When we started Michigan Future in 1991 we included in our initial presentations on the economy an observation that if you got a college degree (two year or four year) and if you raised your kids in a two parent household you were almost certainly going to be in the middle class. Turns out that is probably even more true today. And that increasingly the two go hand in hand: college attainment and married couples raising children.

New York Times reporter Jason DeParle just wrote on the topic in a revealing article entitled Two Classes, Divided by “I Do.  (By the way, DeParle is the author of one of my favorite books all time, American Dream, on welfare reform. Worth reading.)  The article features two Ann Arbor based white women who work together. One college educated and married, the other a college drop out and raising three kids alone. That fact that they are both white makes the point that these trends are not primarily about race. All of America is dealing with this great divide. De Parle writes:

Long a nation of economic extremes, the United States is also becoming a society of family haves and family have-nots, with marriage and its rewards evermore confined to the fortunate classes. “It is the privileged Americans who are marrying, and marrying helps them stay privileged,” said Andrew Cherlin, a sociologist at Johns Hopkins University. About 41 percent of births in the United States occur outside marriage, up sharply from 17 percent three decades ago. But equally sharp are the educational divides, according to an analysis by Child Trends, a Washington research group. Less than 10 percent of the births to college-educated women occur outside marriage, while for women with high school degrees or less the figure is nearly 60 percent. Long concentrated among minorities, motherhood outside marriage now varies by class about as much as it does by race. It is growing fastest in the lower reaches of the white middle class…

And the trends are moving in the wrong direction. As DeParle writes: “Across Middle America, single motherhood has moved from an anomaly to a norm with head-turning speed. …  As recently as 1990, just 10 percent of the births to women like Ms. Schairer (white women with some postsecondary schooling but not a full college degree) occurred outside marriage, according to Child Trends. Now it has tripled to 30 percent, compared with just 8 percent for women of all races with college degrees.”

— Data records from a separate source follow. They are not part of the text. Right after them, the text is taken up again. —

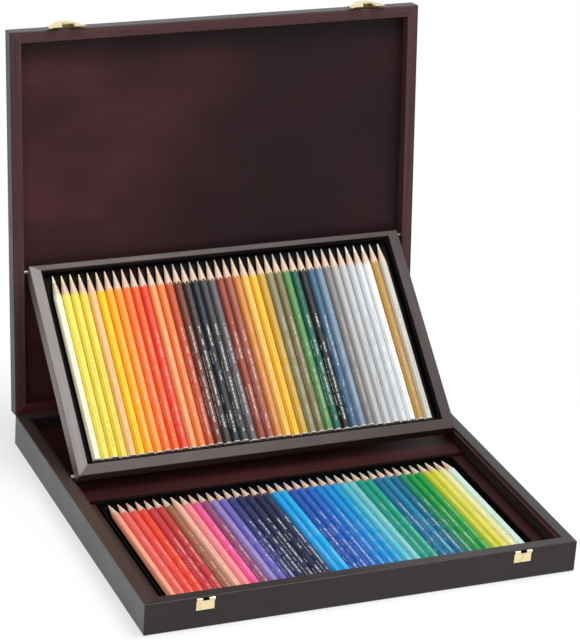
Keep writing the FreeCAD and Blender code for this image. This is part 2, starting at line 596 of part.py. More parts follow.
def latches():
    """Plates, pins, screws and levers on the lid's front, as they lie when shut, with a lever at rest."""
    parts = {"plates": [], "pins": [], "screws": [], "levers": []}
    plate = latch_plate()
    lever = turned(latch_lever(), PIVOT_Y, PIVOT_Z, -LEVER_REST_ANGLE)
    pin_half = LATCH_BARREL_WIDTH / 2 + LATCH_SIDE_GAP + LATCH_EAR_WIDTH
    pin = rod_x(LATCH_PIN_RADIUS, -pin_half, pin_half, PIVOT_Y, PIVOT_Z)
    blank = screw_blank(SCREW_HEAD_RADIUS, SCREW_SHANK_RADIUS, BRASS_SHEET, LATCH_SCREW_LENGTH)
    screw = slotted(blank, SCREW_HEAD_RADIUS, BRASS_SHEET)
    blanks = []
    for side in SIDES:
        x = side * LATCH_X
        own = []
        for screw_side in SIDES:
            place = (x + screw_side * LATCH_SCREW_X, FRONT_Y - BRASS_SHEET, PIVOT_Z)
            own.append(moved(turned(blank, 0, 0, 90), *place))
            parts["screws"].append(moved(turned(screw, 0, 0, 90), *place))
        parts["plates"].append(moved(plate, x, 0, 0).cut(own))
        parts["pins"].append(moved(pin, x, 0, 0))
        parts["levers"].append(moved(lever, x, 0, 0))
        blanks += own
    return parts, blanks


def catches():
    """The catches on the base's front, their pins, and the pockets in the wood behind their notches.

    Each catch has a rolled upper edge either side of its notch, and its pins lie flush.
    """
    half = CATCH_WIDTH / 2
    notch = CATCH_NOTCH / 2
    low = CATCH_TOP - CATCH_HEIGHT
    roll_z = CATCH_TOP - CATCH_ROLL_RADIUS
    plate = box(-half, half, FRONT_Y - BRASS_SHEET, FRONT_Y, low, roll_z)
    notch_z = CATCH_TOP - CATCH_NOTCH_DEPTH
    plate = plate.cut(box(-notch, notch, FRONT_Y - PAST, FRONT_Y + PAST, notch_z, CATCH_TOP + PAST))
    for side in SIDES:
        x0 = min(side * notch, side * half)
        roll = rod_x(CATCH_ROLL_RADIUS, x0, x0 + half - notch, FRONT_Y - CATCH_ROLL_RADIUS, roll_z)
        plate = plate.fuse(roll)
    plate = plate.removeSplitter()
    pin_start = FreeCAD.Vector(0, 0, 0)
    pin = Part.makeCylinder(CATCH_PIN_RADIUS, CATCH_PIN_LENGTH, pin_start, FreeCAD.Vector(0, 1, 0))
    plates = []
    pins = []
    pockets = []
    for side in SIDES:
        x = side * LATCH_X
        own = [moved(pin, x + pin_side * CATCH_PIN_X, FRONT_Y - BRASS_SHEET, low + CATCH_PIN_RISE)
               for pin_side in SIDES]
        plates.append(moved(plate, x, 0, 0).cut(own))
        pins += own
        pockets.append(box(x - notch, x + notch, FRONT_Y - PAST, FRONT_Y + CATCH_POCKET_DEPTH,
                           notch_z - BRASS_SHEET, notch_z - BRASS_SHEET + CATCH_POCKET_HEIGHT))
    return plates, pins, pockets


def build():
    """Every node of the case, in its open place."""
    nodes = {}
    base = base_box()
    lid = lid_box()
    hinge_parts, hinge_tools = hinges()
    latch_parts, latch_blanks = latches()
    catch_plates, catch_pins, catch_pockets = catches()
    base["base_back_wall"] = base["base_back_wall"].cut(hinge_tools["base"])
    base["base_front_wall"] = base["base_front_wall"].cut(catch_pins + catch_pockets)
    lid["lid_back_rail"] = lid["lid_back_rail"].cut(hinge_tools["lid"])
    lid["lid_front_rail"] = lid["lid_front_rail"].cut(latch_blanks)
    nodes.update(base)
    nodes.update(base_fittings())
    nodes["hinge_base_leaves"] = Part.makeCompound(hinge_parts["base_leaves"])
    nodes["hinge_base_screws"] = Part.makeCompound(hinge_parts["base_screws"])
    nodes["hinge_pins"] = Part.makeCompound(hinge_parts["pins"])
    nodes["catches"] = Part.makeCompound(catch_plates)
    nodes["catch_pins"] = Part.makeCompound(catch_pins)
    pencil_y = -INNER_Y + TIN_FIT + TIN_BLUNT_MARGIN
    nodes.update(pencil_row("lower", LOWER_FAMILIES, pencil_y, LOWER_TIN_Z + TIN_FLOOR, Part.Shape.copy))
    for name, shape in lid.items():
        nodes[name] = opened(shape)
    nodes["hinge_lid_leaves"] = opened(Part.makeCompound(hinge_parts["lid_leaves"]))
    nodes["hinge_lid_screws"] = opened(Part.makeCompound(hinge_parts["lid_screws"]))
    nodes["latch_plates"] = opened(Part.makeCompound(latch_parts["plates"]))
    nodes["latch_pins"] = opened(Part.makeCompound(latch_parts["pins"]))
    nodes["latch_screws"] = opened(Part.makeCompound(latch_parts["screws"]))
    left_lever, right_lever = latch_parts["levers"]
    nodes["left_latch_lever"] = opened(left_lever)
    nodes["right_latch_lever"] = opened(right_lever)
    for name, shape in tray_box().items():
        nodes[name] = tilted(shape)
    pencil_y = TRAY_BOTTOM_RAIL + TIN_FIT + TIN_BLUNT_MARGIN
    nodes.update(pencil_row("upper", UPPER_FAMILIES, pencil_y, TRAY_PANEL + TIN_FLOOR, tilted))
    return nodes


def export(nodes):
    """Write each node to its own file."""
    os.makedirs("parts", exist_ok=True)
    for name, shape in nodes.items():
        shape.exportStep("parts/" + name + ".step")


export(build())
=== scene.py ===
"""Looks of a two-tier wooden pencil case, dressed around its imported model."""
import json
import logging
import math
from dataclasses import dataclass, field
from enum import Enum

import bpy
import numpy as np
from mathutils import Matrix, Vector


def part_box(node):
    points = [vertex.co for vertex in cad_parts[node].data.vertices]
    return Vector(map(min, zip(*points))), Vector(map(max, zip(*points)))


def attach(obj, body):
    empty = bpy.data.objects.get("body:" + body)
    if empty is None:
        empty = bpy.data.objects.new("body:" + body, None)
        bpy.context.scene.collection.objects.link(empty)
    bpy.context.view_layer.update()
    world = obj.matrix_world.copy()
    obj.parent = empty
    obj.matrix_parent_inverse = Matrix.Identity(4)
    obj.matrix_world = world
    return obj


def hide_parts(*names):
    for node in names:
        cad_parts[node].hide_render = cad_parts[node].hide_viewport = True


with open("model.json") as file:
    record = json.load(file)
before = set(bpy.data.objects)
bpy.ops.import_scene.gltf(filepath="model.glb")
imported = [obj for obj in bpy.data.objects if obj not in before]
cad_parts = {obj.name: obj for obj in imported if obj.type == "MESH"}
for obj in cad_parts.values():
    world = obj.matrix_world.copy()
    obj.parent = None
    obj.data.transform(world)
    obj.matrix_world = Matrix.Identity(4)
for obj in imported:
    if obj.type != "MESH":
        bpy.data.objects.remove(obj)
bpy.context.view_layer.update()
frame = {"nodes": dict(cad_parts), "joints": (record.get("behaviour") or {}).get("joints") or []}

MM = 0.001
# Planes where a tone changes: the base's rim, and in the shut lid's axes its outer faces, its panel's front
# end and how far the painted shadow reaches from there. Then the places along X between which a painted shade
# grows, standing in for the light that falls off towards +X.
RIM_HEIGHT = 27.4 * MM
LID_HALF = (189.3 * MM, 171.3 * MM)
LID_OUTER = 41.7 * MM
PANEL_FRONT = -160.0 * MM
SHADE_REACH = 30.0 * MM
FADE_FROM, FADE_TO = -190.0 * MM, 120.0 * MM
SHELL_DARK, SHELL_LIGHT, SHELL_COAT = "#1a1213", "#281e20", 0.3
SHADE_TONE, PORE_TONE = "#150e0f", "#120c0c"
# The y and z of the tray's pivot in the tray's flat axes.
TRAY_PIVOT_FLAT = (197.0 * MM, 7.5 * MM)
# Where the upper tin starts in the tray's flat axes, and pencils inside a tin: y and z in millimetres.
UPPER_TIN_START = (10.5, 4.0)
PENCIL_START = (3.0, 0.5)
# The runs of dashes on a pencil: middle and half height in turns round it, start and end as shares of its
# length; and how fast the dashes change across a row, per metre.
DASH_RUNS = ((0.25, 0.034, 0.05, 0.64), (0.415, 0.020, 0.08, 0.50), (0.085, 0.026, 0.10, 0.60))
DASH_CHANGE = 90.0
FLOOR_LINES = 25
LOG = logging.getLogger("pencil_case")
Socket, Sockets = bpy.types.NodeSocket, bpy.types.bpy_prop_collection
Material, Object = bpy.types.Material, bpy.types.Object


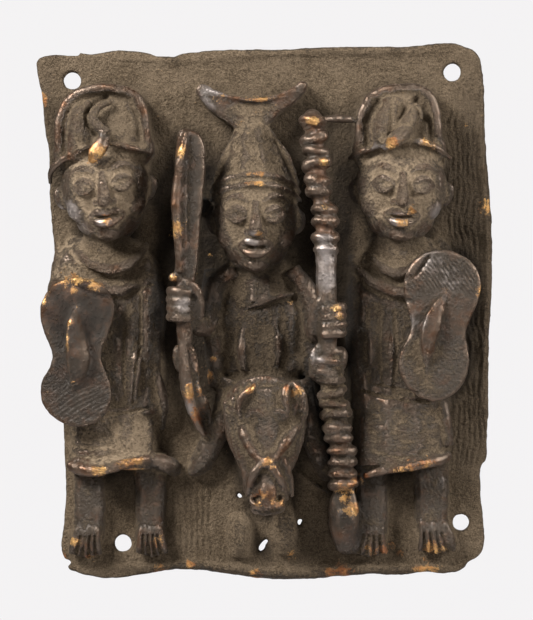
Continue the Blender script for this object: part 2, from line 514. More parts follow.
staffSettings = {
    "coils": [
        # path, radius of the core, radius of the wire, turns, slant of a turn
        ([(17.4, 71.0, 20.2), (18.2, 60, 21.4), (19.4, 48, 22), (21.4, 34, 22.6), (22.0, 23.5, 22.6)],
         3.1, 1.75, 9.0, -1.3),
        ([(23.8, -24.5, 17), (25.6, -36, 15.4), (27.6, -50, 13.4), (29.0, -66, 11.4)],
         3.9, 1.45, 9.5, -0.9),
    ],
    "knob": (17.0, 70.0, 20.4, 4.0, 4.8, 3.8),
    "shaft": ([(21.8, 26, 22.6), (22.3, 12, 22.6), (22.6, -6, 21.4), (22.8, -16, 20)],
              [4.0, 3.9, 3.6, 3.4]),
    "collar": [(22.0, 23.6, 22.6), (22.0, 22.0, 22.6)],
    "hand": (22.8, -3.4, 21),
    "lumps": [(21.6, -19, 18, 6.0, 5.4, 4.8, 0.4), (26.6, -18, 17, 3.6, 5.2, 3.8, -0.3),
              (19.2, -22.6, 17.8, 3.4, 3.2, 3.4, 0)],
    "fist": [([(16.8, -14.6, 17), (20.6, -14.4, 21.6), (25.2, -14.8, 21.4), (29, -15.4, 17.6)],
              [1.1, 1.6, 1.5, 1.0]),
             ([(16.2, -17.8, 18), (19.6, -18, 22), (24.4, -18.6, 22), (29, -18.8, 17.6)],
              [1.1, 1.7, 1.5, 1.0]),
             ([(16.4, -21.6, 18), (19.8, -22, 21.6), (24.4, -22.4, 21), (28.4, -22.6, 17)],
              [1.0, 1.6, 1.5, 1.0]),
             ([(19.4, -12.4, 21), (17.4, -16.6, 21.8), (18.2, -22.8, 21.4)], [1.0, 1.3, 0.9])],
    "leaf": ([(28.8, -65, 10.6), (28.8, -72, 9.6), (29.4, -80, 8), (30.4, -88, 6.4), (30.8, -90, 5.6)],
             [3.4, 5.6, 6.0, 4.2, 2.0]),
    "leafRidge": ([(31.6, -65, 12), (32.6, -74, 12.4), (32.8, -82, 10.4), (30.6, -88.6, 8)],
                  [1.2, 1.9, 1.5, 0.6]),
    "strut": [(17.4, 70.6, 19), (24, 71.4, 15.5), (30, 71.4, 13), (35, 71, 12.4)],
    "flash": [(10.6, -59.4, 4.6), (16, -63.4, 4.4), (23.6, -68.2, 5.4)],
}


def makeHand(centre, side):
    # four stacked fingers round a shaft, side is where the knuckles are
    x, y, z = centre
    blob(x - side * 1.4, y - 0.6, z - 1.6, 5.4, 7.0, 4.4)
    for i in range(4):
        level = y + 4.9 - i * 3.15
        reach = 0.5 if i in (0, 3) else 0
        strand([(x + side * (5.8 - reach), level + 0.2, z - 2.6), (x + side * 5.2, level, z + 1.2),
                (x + side * 1.6, level - 0.4, z + 4.4), (x - side * 2.4, level - 0.9, z + 4.0)],
               [1.3, 1.75, 1.65, 1.2], fine=5)
    strand([(x - side * 5.2, y - 4.8, z - 1.2), (x - side * 5.4, y + 1.6, z + 0.8),
            (x - side * 3.6, y + 6.6, z + 2.8), (x - side * 0.8, y + 8.2, z + 3.6)],
           [2.0, 2.1, 1.6, 1.1], fine=5)


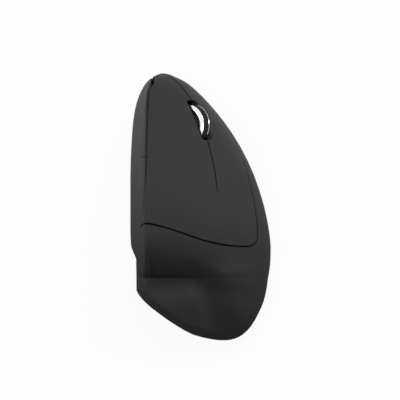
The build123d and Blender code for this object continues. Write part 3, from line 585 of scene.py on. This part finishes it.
@dataclass(frozen=True)
class HandRest:
    """The rest's worked form: the palm's back runs on to the tail on the right of a rounded lobe.

    The lengths are millimetres, seen from above. A ramp is where a rise begins and where it is full.
    """

    lobe_edge: tuple[tuple[float, float], ...] = (
        (-24.0, -31.3),
        (-9.4, -31.8),
        (-3.0, -33.5),
        (-0.1, -37.2),
        (1.4, -41.6),
        (2.6, -47.0),
        (4.0, -58.0),
    )
    palm_rise: float = 3.0
    palm_flank: Ramp = (0.0, 13.0)
    palm_left: Ramp = (-10.0, 3.0)
    palm_right: Ramp = (29.0, 15.0)
    palm_front: Ramp = (-23.0, -31.0)
    palm_tail: Ramp = (-57.0, -45.0)
    lobe_rise: float = 7.0
    lobe_side: Ramp = (5.0, -5.0)
    lobe_start: float = 0.6
    lobe_length: float = 15.0
    foot: float = -31.3
    foot_fill: float = 0.8
    foot_spread: float = 2.4
    foot_left: Ramp = (-9.0, -1.0)
    foot_right: Ramp = (17.0, 8.0)
    lowest: float = 14.0
    skirt: float = 6.0
    worked_left: float = -21.0
    worked_front: float = -25.0
    lobe_right: float = -8.0
    lobe_front: float = -29.5
    cell: float = 1.5
    passes: int = 6

    def past_lobe(self, x: float, y: float) -> float:
        """How far a place lies to the right of the lobe's edge, or in front of it.

        Args:
            x: The place across the mouse.
            y: The place along the mouse.

        Returns:
            The distance, negative over the lobe.
        """
        spot = Vector((x, y))
        nearest, side = math.inf, 1.0
        for start, end in zip(self.lobe_edge, self.lobe_edge[1:]):
            begin = Vector(start)
            along = Vector(end) - begin
            share = clamped((spot - begin).dot(along) / along.length_squared)
            off = spot - (begin + along * share)
            if off.length < nearest:
                nearest = off.length
                side = 1.0 if along.x * off.y - along.y * off.x > 0 else -1.0
        return nearest * side

    def lift(self, place: Vector) -> float:
        """How much the shell rises at a place.

        Args:
            place: A place on the shell, in metres.

        Returns:
            The rise in metres.
        """
        x, y, z = place / MM
        past = self.past_lobe(x, y)
        palm = eased(past, *self.palm_flank)
        palm *= eased(x, *self.palm_left) * eased(x, *self.palm_right)
        palm *= eased(y, *self.palm_front) * eased(y, *self.palm_tail)
        back = clamped((self.foot - self.lobe_start - y) / self.lobe_length)
        lobe = eased(past, *self.lobe_side) * math.sin(0.5 * math.pi * back)
        fill = math.exp(-(((y - self.foot) / self.foot_spread) ** 2))
        fill *= eased(x, *self.foot_left) * eased(x, *self.foot_right)
        rise = self.palm_rise * palm + self.lobe_rise * lobe + self.foot_fill * fill
        return rise * eased(z, self.lowest, self.lowest + self.skirt) * MM

    def holds(self, place: Vector) -> bool:
        """Whether a place belongs to the worked stretch.

        Args:
            place: A place on the shell, in metres.

        Returns:
            True where the shell is cut finely.
        """
        x, y, z = place / MM
        front = self.lobe_front if x < self.lobe_right else self.worked_front
        return y < front and x > self.worked_left and z > self.lowest

    def work(self, mesh: bmesh.types.BMesh) -> None:
        """Cuts the stretch finely and lifts it.

        Args:
            mesh: The palm shell's mesh.
        """
        for _ in range(self.passes):
            wide = [
                edge
                for edge in mesh.edges
                if edge.calc_length() > self.cell * MM and all(self.holds(vertex.co) for vertex in edge.verts)
            ]
            if not wide:
                break
            bmesh.ops.subdivide_edges(mesh, edges=wide, cuts=1, smooth=1.0, use_smooth_even=True)
            bmesh.ops.triangulate(mesh, faces=[face for face in mesh.faces if len(face.verts) > 3])
        for vertex in mesh.verts:
            vertex.co.z += self.lift(vertex.co)


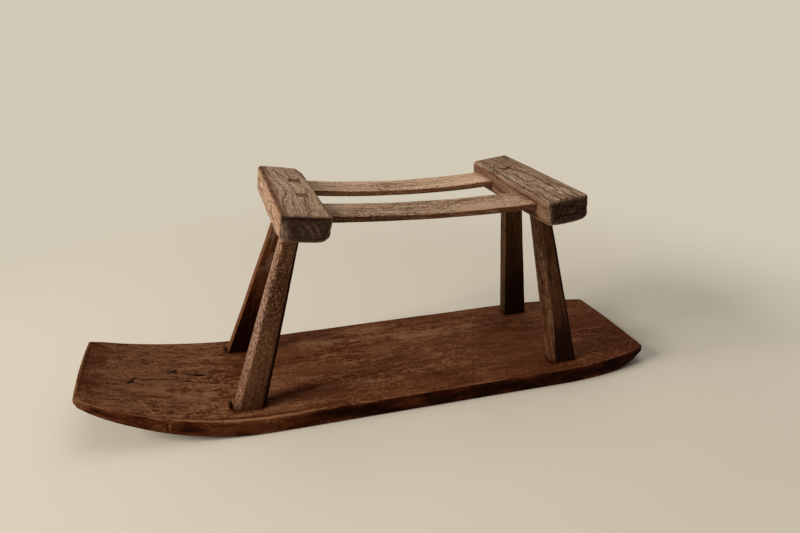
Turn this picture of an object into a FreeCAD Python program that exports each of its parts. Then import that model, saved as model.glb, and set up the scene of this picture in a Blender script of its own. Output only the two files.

So marriage has become an key contributing factor, along with college attainment, in America’s growing income inequality. (As DeParle points out this is the inequality among the 99%. There are different causes for the huge and growing gap between the top 1% and everyone else.) Probably most worrisome is that the effect of growing up in a two parent (particularly college educated) household rather than one parent appears to impact the life outcomes of the children. DeParles continues:

But there are suggestions that the absence of a father in the house makes it harder for children to climb the economic ladder. Scott Winship of the Brookings Institution examined the class trajectories of 2,400 Americans now in their mid-20s. Among those raised in the poorest third as teenagers, 58 percent living with two parents moved up to a higher level as adults, compared with just 44 percent of those with an absent parent. A parallel story played out at the top: just 15 percent of teenagers living with two parents fell to the bottom third, compared with 27 percent of teenagers without both parents.